SCOTTSDALE, Ariz. -- When sifting through Team Japan's World Baseball Classic roster, the absence of Major League stars like Yu Darvish, Ichiro Suzuki and two-time Classic Most Valuable Player Daisuke Matsuzaka is strikingly apparent.
But the way manager Koji Yamamoto sees it, the fact that his country's representation lacks big league property isn't a hindrance at all. Rather, it's an opportunity, a chance for a new crop of Japanese players to make an impression on what they hope are potential future employers.
"It's motivating for these players now, because a lot of them don't have experience here, but they have a lot of interest in it," Yamamoto said through an interpreter. "Hopefully this will be a good start for these guys to know what the Major Leagues are all about. If they can compete here, then that becomes another challenge for them."
Easily advancing through the first two rounds of the Classic, Japan's only loss in six games so far came to Cuba in a matchup that only mattered for seeding purposes.
While the team waits to see whom it will play in the semifinals Sunday in San Francisco, it stopped in Arizona on Thursday to play an exhibition against another set of defending champions, the Giants.
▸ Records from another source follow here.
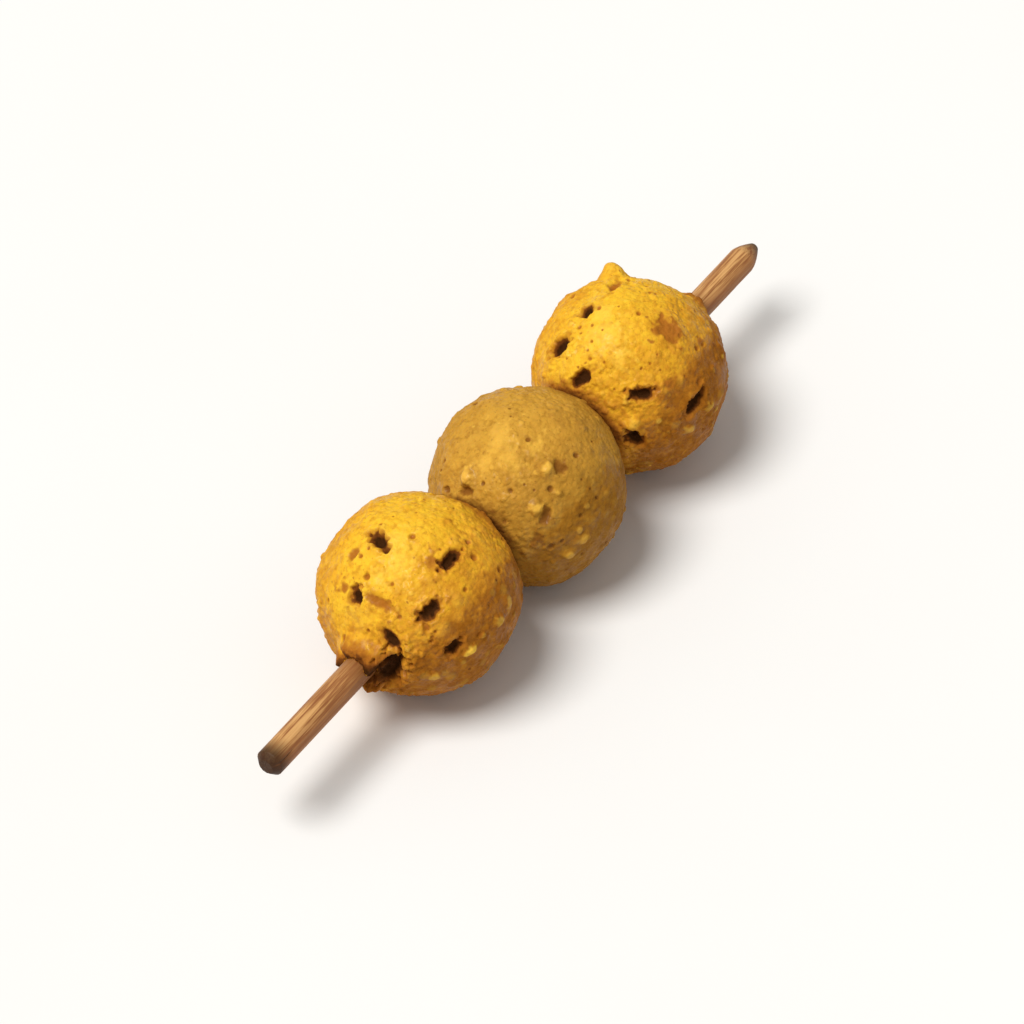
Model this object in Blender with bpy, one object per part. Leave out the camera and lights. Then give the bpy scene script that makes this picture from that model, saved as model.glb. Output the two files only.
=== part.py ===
"""Fried boba skewer: three deep-fried tapioca balls pushed close together on a bamboo stick.

It lies on its side on the floor, z = 0. +X runs along the stick from its grip end to its sharpened
tip, +Z is up, and the origin is on the floor under the middle of the whole: half way along the stick
and half way across the balls, which are threaded a little off their own centres. Metres throughout.
"""

import math
import random
from dataclasses import dataclass

import bmesh
import bpy
from mathutils import Vector, noise

MM = 0.001

# The stick
STICK_LENGTH = 120 * MM
STICK_RADIUS = 2.1 * MM
STICK_HEIGHT = 13.1 * MM  # its axis above the floor
STICK_ASIDE = -0.55 * MM  # its axis across, in Y
STICK_SIDES = 24
GRIP_CHAMFER = 0.9 * MM
TIP_TAPER = 3.4 * MM
TIP_BLUNT_RADIUS = 0.7 * MM
TIP_STEPS = 5

# The row of balls
FREE_GRIP = 37.5 * MM  # from the stick's grip end to the first ball's centre
BALL_SPACING = 25.7 * MM  # less than a ball's width: soft balls squash where they meet
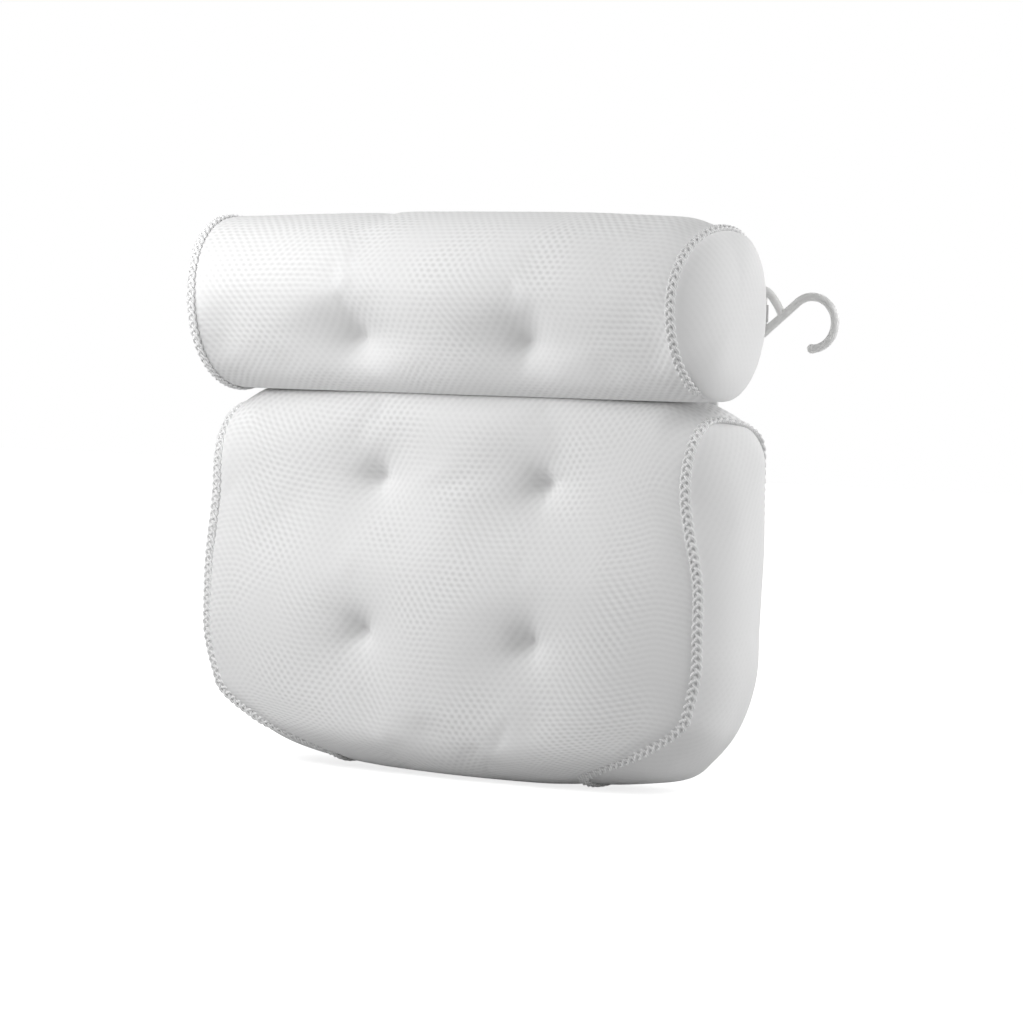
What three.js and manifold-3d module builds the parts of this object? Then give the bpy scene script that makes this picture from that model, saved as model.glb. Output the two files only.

Japan will also play the Cubs on Friday before flying to California. All World Baseball Classic games can be seen on MLB Network and ESPN Deportes.
But even though the pair of games is only for practice, the players see it as exposure to Major League competition, which they all dream about being a part of someday.
"This'll make these guys mentally stronger, and it is a very positive thing down the road for them," Yamamoto said. "You can see these guys are growing with more confidence as we play more games. We play with a lot of pressure on our backs, and to be in a special event like this, it's always motivating."
Yamamoto said that while he has watched some of the other Classic teams Japan might play in the semis -- like the United States, Puerto Rico and the Dominican Republic -- he is remaining focused on his own squad and its search for a third consecutive title.
"All I have in my mind is Japanese baseball and how we play," he said. "It's not easy to win back-to-back, and we're going for a third straight right now, so we carry a lot of pressure. Our goal was to come to the United States, and once we did that, anything can happen."
Japan's statistical leaders through the first two rounds include hitters Hirokazu Ibata and Shinnosuke Abe, who have combined for 14 hits in 33 at-bats while driving in 10 runs and scoring 11. On the mound, Kenta Maeda has shined the brightest, with 10 scoreless innings and 15 strikeouts so far.
Players like those three carry the torch for Japan, where the extremely popular Classic has already set television-ratings records.
"I think the first events in '06 and '09 helped us a lot, it united the nation," Yamamoto said. "All the fans are excited because of that, and it's a bigger event now. It's more known, it's more popular."